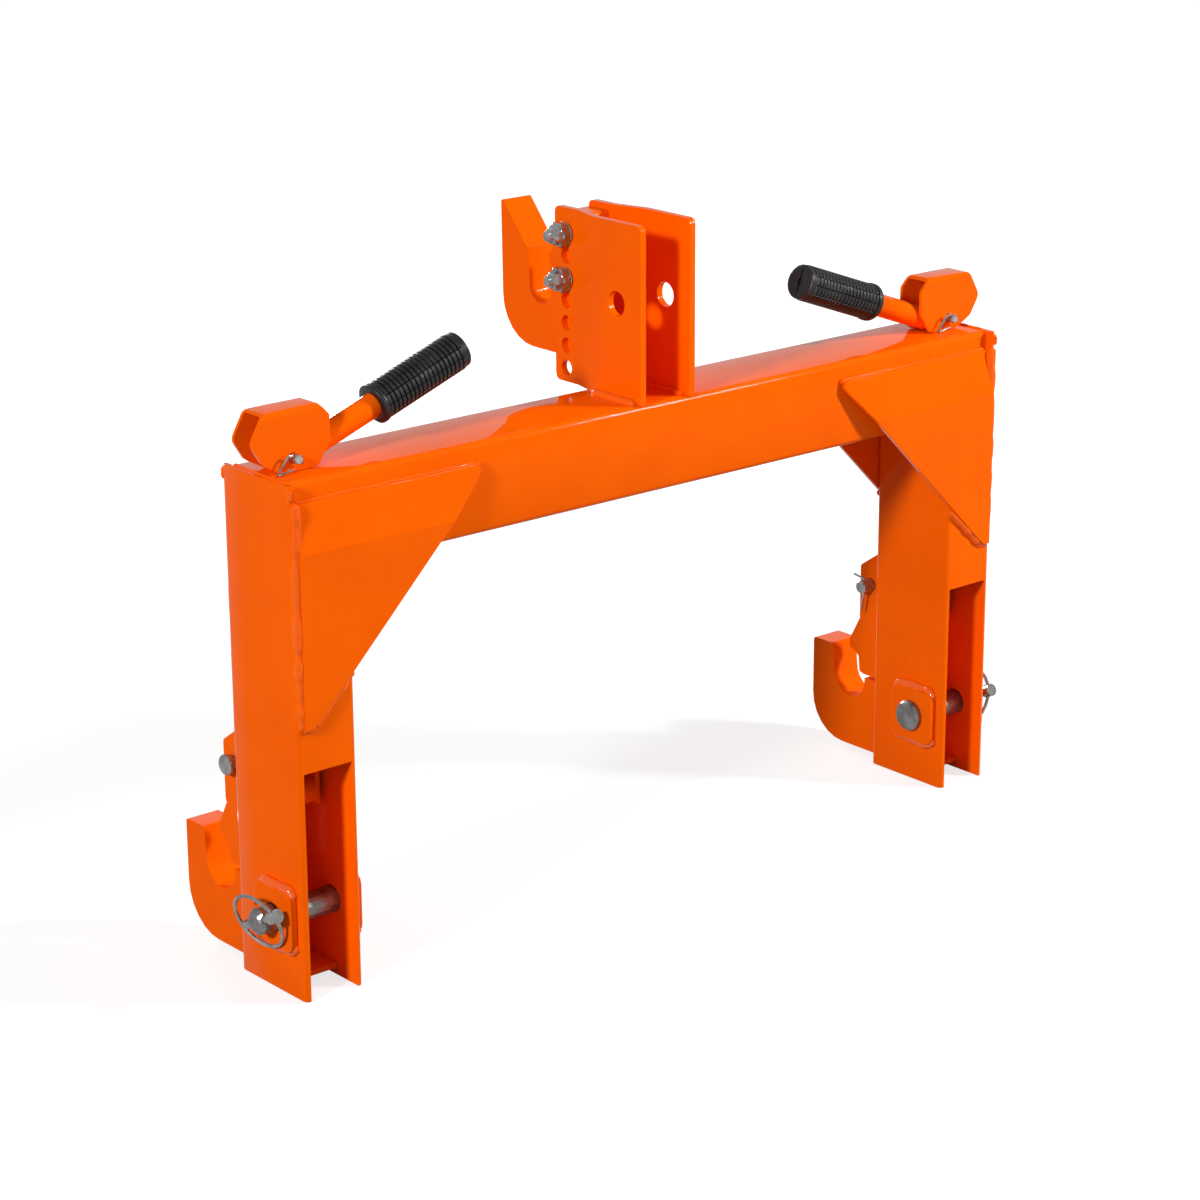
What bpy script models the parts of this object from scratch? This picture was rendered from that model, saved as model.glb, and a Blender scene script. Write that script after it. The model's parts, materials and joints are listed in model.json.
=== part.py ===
"""Three point quick hitch for a small tractor, built in metres, +Z up.

The hitch stands on its two legs. X runs across the tractor, the tractor is on the -Y side,
and the three implement hooks point to +Y. The origin is at floor level under the middle of
the whole hitch.
"""
import bmesh
import bpy
from math import acos, atan2, cos, hypot, pi, radians, sin, tan
from mathutils import Matrix, Vector

# Clearances
GAP = 0.0003
PIN_PLAY = 0.00025
SLIDE_PLAY = 0.001

# Roundness of turned and drilled shapes
ROUND_SEGMENTS = 20
SMALL_SEGMENTS = 14
FILLET_STEPS = 3
HOOK_FILLET_STEPS = 6
SLOT_STEPS = 10
GRIP_SEGMENTS = 16

# Frame
OVERALL_WIDTH = 0.760
LEG_WIDTH = 0.055
LEG_DEPTH = 0.0892
LEG_WALL = 0.005
LEG_CORNER = 0.0045
BEAM_TOP = 0.418
BEAM_HEIGHT = 0.075
BEAM_WALL = 0.005
BEAM_CORNER = 0.005
BEAM_SETBACK = 0.0082
BEAM_REAR_SETBACK = 0.0057
POCKET_TOP = 0.189

# Corner gussets, their slanted edge at 45 degrees
GUSSET_THICKNESS = 0.0045
GUSSET_BELOW_BEAM_TOP = 0.016
GUSSET_BEND_ABOVE_BEAM_BOTTOM = 0.021
GUSSET_FOOT_DROP = 0.118
GUSSET_EDGE_DROP = 0.131
GUSSET_TIP_ROUND = 0.005
GUSSET_FOOT_ROUND = 0.008

# Lower link pins and their boss plates
LINK_PIN_DIAMETER = 0.0222
LINK_PIN_INSET = 0.033
LINK_PIN_Z = 0.0645
LINK_HEAD_DIAMETER = 0.028
LINK_HEAD_THICKNESS = 0.006
LINK_PIN_PROUD = 0.0175
LINK_PIN_CHAMFER = 0.0035
BOSS_SIZE = 0.050
BOSS_THICKNESS = 0.0065
BOSS_CORNER = 0.008

# Linch pins through the link pins
LINCH_DIAMETER = 0.008
LINCH_END_DISTANCE = 0.0057
LINCH_TIP_REACH = 0.0235
LINCH_HEAD_DIAMETER = 0.0115
LINCH_HEAD_LENGTH = 0.009
LINCH_SLOPE = radians(26)
RING_RADIUS = 0.0245
RING_WIRE = 0.0032
RING_TILT = radians(22)
RING_SHIFT = 0.002
RING_EYE = 0.0052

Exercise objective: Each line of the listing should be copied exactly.

Answer to this task:
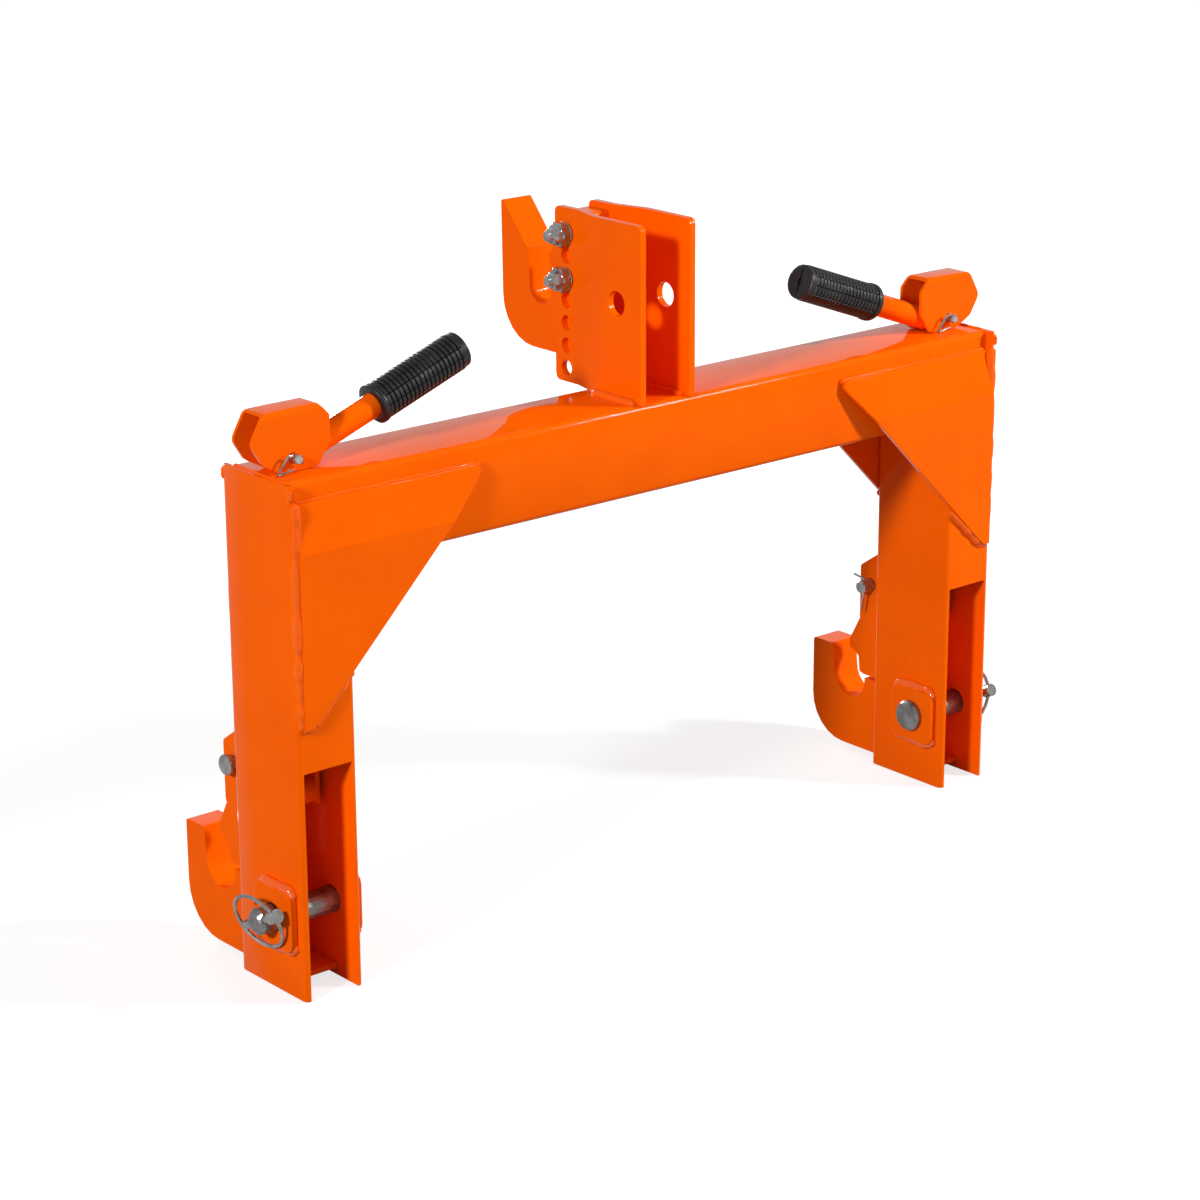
What bpy script models the parts of this object from scratch? This picture was rendered from that model, saved as model.glb, and a Blender scene script. Write that script after it. The model's parts, materials and joints are listed in model.json.
=== part.py ===
"""Three point quick hitch for a small tractor, built in metres, +Z up.

The hitch stands on its two legs. X runs across the tractor, the tractor is on the -Y side,
and the three implement hooks point to +Y. The origin is at floor level under the middle of
the whole hitch.
"""
import bmesh
import bpy
from math import acos, atan2, cos, hypot, pi, radians, sin, tan
from mathutils import Matrix, Vector

# Clearances
GAP = 0.0003
PIN_PLAY = 0.00025
SLIDE_PLAY = 0.001

# Roundness of turned and drilled shapes
ROUND_SEGMENTS = 20
SMALL_SEGMENTS = 14
FILLET_STEPS = 3
HOOK_FILLET_STEPS = 6
SLOT_STEPS = 10
GRIP_SEGMENTS = 16

# Frame
OVERALL_WIDTH = 0.760
LEG_WIDTH = 0.055
LEG_DEPTH = 0.0892
LEG_WALL = 0.005
LEG_CORNER = 0.0045
BEAM_TOP = 0.418
BEAM_HEIGHT = 0.075
BEAM_WALL = 0.005
BEAM_CORNER = 0.005
BEAM_SETBACK = 0.0082
BEAM_REAR_SETBACK = 0.0057
POCKET_TOP = 0.189

# Corner gussets, their slanted edge at 45 degrees
GUSSET_THICKNESS = 0.0045
GUSSET_BELOW_BEAM_TOP = 0.016
GUSSET_BEND_ABOVE_BEAM_BOTTOM = 0.021
GUSSET_FOOT_DROP = 0.118
GUSSET_EDGE_DROP = 0.131
GUSSET_TIP_ROUND = 0.005
GUSSET_FOOT_ROUND = 0.008

# Lower link pins and their boss plates
LINK_PIN_DIAMETER = 0.0222
LINK_PIN_INSET = 0.033
LINK_PIN_Z = 0.0645
LINK_HEAD_DIAMETER = 0.028
LINK_HEAD_THICKNESS = 0.006
LINK_PIN_PROUD = 0.0175
LINK_PIN_CHAMFER = 0.0035
BOSS_SIZE = 0.050
BOSS_THICKNESS = 0.0065
BOSS_CORNER = 0.008

# Linch pins through the link pins
LINCH_DIAMETER = 0.008
LINCH_END_DISTANCE = 0.0057
LINCH_TIP_REACH = 0.0235
LINCH_HEAD_DIAMETER = 0.0115
LINCH_HEAD_LENGTH = 0.009
LINCH_SLOPE = radians(26)
RING_RADIUS = 0.0245
RING_WIRE = 0.0032
RING_TILT = radians(22)
RING_SHIFT = 0.002
RING_EYE = 0.0052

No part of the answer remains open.